** BEGIN Input data **
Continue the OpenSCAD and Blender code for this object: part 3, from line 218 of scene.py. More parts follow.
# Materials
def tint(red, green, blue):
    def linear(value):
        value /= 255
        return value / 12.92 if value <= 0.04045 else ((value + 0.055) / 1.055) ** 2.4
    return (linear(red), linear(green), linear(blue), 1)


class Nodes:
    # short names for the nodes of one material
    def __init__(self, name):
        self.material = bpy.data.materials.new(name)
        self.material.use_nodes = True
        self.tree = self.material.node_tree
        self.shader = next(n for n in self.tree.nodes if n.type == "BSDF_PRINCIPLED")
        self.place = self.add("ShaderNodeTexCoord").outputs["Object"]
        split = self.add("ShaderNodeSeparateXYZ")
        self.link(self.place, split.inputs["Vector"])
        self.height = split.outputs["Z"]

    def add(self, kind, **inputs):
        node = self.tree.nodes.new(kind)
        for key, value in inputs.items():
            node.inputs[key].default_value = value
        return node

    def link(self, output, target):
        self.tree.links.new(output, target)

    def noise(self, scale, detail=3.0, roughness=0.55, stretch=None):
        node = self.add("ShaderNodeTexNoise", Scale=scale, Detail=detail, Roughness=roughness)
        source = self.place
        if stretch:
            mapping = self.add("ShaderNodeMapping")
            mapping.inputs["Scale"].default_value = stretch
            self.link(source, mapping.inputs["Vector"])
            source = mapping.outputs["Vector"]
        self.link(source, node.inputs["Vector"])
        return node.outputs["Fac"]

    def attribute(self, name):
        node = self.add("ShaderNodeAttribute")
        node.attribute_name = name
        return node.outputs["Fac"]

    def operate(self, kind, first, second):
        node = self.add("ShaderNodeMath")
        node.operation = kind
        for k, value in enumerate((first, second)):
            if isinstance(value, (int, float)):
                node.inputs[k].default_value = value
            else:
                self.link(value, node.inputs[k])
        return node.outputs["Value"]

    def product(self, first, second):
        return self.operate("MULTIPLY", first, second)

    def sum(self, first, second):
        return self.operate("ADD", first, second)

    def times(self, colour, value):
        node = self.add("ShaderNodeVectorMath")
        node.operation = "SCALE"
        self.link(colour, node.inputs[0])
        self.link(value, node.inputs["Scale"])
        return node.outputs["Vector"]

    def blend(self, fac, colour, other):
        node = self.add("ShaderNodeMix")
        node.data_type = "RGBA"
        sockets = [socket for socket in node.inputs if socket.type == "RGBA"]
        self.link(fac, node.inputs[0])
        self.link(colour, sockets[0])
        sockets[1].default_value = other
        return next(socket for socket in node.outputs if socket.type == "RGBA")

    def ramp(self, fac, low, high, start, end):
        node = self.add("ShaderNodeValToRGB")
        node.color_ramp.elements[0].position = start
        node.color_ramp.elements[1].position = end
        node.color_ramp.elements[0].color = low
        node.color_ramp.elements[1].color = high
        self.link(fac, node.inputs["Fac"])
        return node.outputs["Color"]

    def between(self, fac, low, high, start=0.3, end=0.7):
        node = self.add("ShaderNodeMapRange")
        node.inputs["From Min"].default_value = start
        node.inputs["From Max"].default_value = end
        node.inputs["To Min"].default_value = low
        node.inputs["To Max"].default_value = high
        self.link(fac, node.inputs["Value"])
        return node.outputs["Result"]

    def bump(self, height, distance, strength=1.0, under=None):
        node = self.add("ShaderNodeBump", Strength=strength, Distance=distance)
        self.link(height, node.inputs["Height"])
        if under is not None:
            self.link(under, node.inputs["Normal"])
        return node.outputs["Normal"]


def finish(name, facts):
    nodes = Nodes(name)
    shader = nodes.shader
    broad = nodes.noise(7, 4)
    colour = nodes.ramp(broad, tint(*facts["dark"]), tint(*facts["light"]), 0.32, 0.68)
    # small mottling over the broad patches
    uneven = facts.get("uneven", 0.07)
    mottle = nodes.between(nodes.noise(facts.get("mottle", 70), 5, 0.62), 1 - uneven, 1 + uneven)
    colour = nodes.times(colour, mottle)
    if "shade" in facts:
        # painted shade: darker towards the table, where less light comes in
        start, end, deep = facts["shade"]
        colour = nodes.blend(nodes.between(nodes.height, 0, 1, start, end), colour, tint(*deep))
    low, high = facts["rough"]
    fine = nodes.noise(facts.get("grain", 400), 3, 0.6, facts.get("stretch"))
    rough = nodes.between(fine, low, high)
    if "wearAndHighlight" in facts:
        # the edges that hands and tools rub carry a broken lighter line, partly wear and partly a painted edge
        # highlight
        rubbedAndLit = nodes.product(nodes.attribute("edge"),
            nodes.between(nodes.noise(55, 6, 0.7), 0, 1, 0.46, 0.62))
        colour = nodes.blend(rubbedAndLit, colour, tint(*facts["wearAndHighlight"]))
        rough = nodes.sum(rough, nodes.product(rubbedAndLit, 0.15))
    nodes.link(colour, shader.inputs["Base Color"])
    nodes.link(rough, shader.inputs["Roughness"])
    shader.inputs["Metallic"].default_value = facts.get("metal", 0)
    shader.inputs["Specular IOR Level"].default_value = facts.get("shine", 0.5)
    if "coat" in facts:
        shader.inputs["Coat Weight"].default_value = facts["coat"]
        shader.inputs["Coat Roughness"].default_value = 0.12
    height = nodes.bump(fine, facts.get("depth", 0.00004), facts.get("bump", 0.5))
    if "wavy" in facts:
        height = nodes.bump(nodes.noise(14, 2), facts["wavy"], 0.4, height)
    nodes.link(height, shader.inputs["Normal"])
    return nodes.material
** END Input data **
** BEGIN Input data **
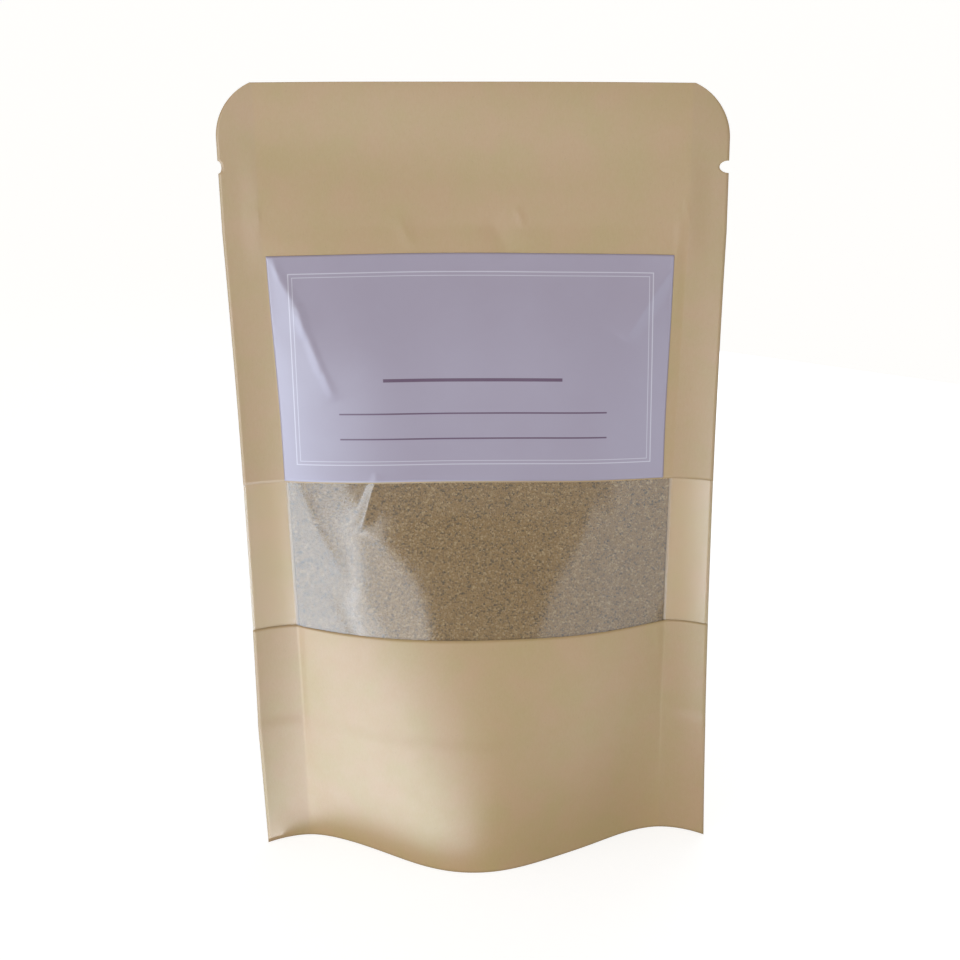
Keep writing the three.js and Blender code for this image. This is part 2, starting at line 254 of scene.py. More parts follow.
** END Input data **
** BEGIN Input data **
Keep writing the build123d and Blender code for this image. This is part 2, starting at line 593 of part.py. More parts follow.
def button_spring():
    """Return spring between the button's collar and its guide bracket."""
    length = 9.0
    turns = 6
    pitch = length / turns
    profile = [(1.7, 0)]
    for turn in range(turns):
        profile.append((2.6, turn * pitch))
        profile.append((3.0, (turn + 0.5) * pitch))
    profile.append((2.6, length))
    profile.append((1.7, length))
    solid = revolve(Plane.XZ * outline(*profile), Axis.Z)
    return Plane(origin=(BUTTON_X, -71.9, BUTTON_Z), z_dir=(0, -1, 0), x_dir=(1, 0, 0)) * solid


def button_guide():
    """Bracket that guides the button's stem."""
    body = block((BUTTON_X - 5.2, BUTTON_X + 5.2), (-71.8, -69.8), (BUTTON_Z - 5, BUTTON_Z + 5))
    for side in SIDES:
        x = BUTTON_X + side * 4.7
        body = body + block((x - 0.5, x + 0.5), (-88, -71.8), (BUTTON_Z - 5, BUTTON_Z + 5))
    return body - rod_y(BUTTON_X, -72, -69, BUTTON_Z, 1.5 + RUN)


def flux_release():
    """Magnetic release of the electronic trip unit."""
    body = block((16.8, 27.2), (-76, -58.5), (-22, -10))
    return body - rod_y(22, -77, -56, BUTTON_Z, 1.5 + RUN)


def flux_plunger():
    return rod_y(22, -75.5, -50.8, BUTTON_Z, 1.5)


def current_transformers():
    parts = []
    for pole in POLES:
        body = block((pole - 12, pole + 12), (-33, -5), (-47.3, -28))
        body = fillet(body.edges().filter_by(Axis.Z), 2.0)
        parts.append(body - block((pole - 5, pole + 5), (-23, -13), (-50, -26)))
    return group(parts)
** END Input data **
▶ **Task goal**
Go through the material above and output exactly the lines from the one containing "Continue the OpenSCAD" through the one containing "return (linear(red), linear(green), linear(blue), 1)".

▶ **Complete output**
Continue the OpenSCAD and Blender code for this object: part 3, from line 218 of scene.py. More parts follow.
# Materials
def tint(red, green, blue):
    def linear(value):
        value /= 255
        return value / 12.92 if value <= 0.04045 else ((value + 0.055) / 1.055) ** 2.4
    return (linear(red), linear(green), linear(blue), 1)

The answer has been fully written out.